Given problem —
Copy exactly the run of lines that begins at the line with "Turn this picture" and ends at the final line of the entries.

Input rows —

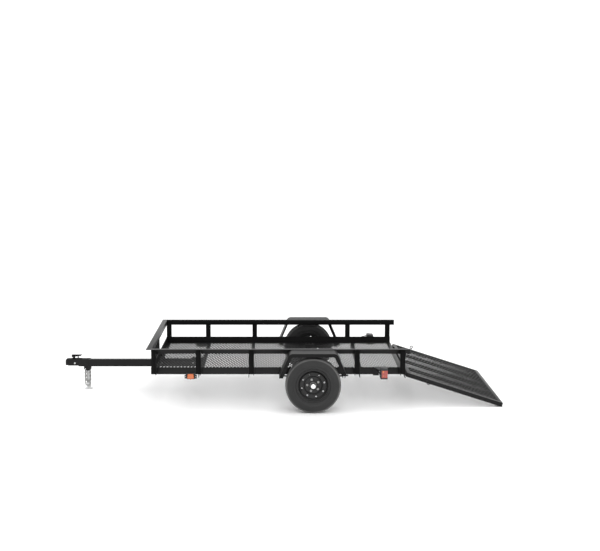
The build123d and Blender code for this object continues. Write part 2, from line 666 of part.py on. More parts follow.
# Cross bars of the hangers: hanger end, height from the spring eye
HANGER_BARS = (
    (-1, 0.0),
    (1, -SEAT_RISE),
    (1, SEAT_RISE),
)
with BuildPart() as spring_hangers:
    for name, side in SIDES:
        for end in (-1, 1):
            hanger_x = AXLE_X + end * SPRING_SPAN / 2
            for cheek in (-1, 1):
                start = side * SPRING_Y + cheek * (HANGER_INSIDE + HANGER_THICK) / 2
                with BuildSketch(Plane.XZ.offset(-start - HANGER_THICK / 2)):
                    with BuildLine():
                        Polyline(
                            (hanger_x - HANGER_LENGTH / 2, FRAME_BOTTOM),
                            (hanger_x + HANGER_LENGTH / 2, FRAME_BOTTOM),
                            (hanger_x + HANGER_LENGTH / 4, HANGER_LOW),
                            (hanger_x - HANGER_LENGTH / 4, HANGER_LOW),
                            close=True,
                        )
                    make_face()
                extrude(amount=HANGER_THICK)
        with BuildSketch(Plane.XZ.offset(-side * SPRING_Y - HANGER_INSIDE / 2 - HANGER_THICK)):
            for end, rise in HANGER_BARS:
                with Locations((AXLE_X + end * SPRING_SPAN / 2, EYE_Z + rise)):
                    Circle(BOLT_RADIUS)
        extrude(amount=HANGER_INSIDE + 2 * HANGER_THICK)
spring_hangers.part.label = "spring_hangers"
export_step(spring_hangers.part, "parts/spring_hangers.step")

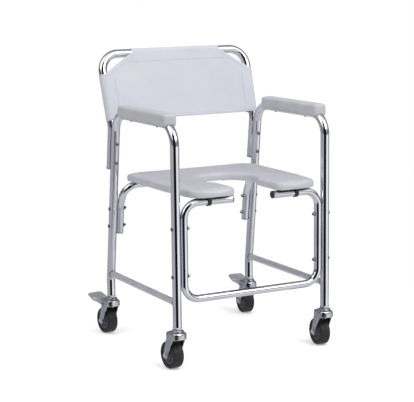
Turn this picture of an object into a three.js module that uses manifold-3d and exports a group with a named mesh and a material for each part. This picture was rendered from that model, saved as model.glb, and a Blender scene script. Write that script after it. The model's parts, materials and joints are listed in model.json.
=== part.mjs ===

Task answer —
Turn this picture of an object into a three.js module that uses manifold-3d and exports a group with a named mesh and a material for each part. This picture was rendered from that model, saved as model.glb, and a Blender scene script. Write that script after it. The model's parts, materials and joints are listed in model.json.
=== part.mjs ===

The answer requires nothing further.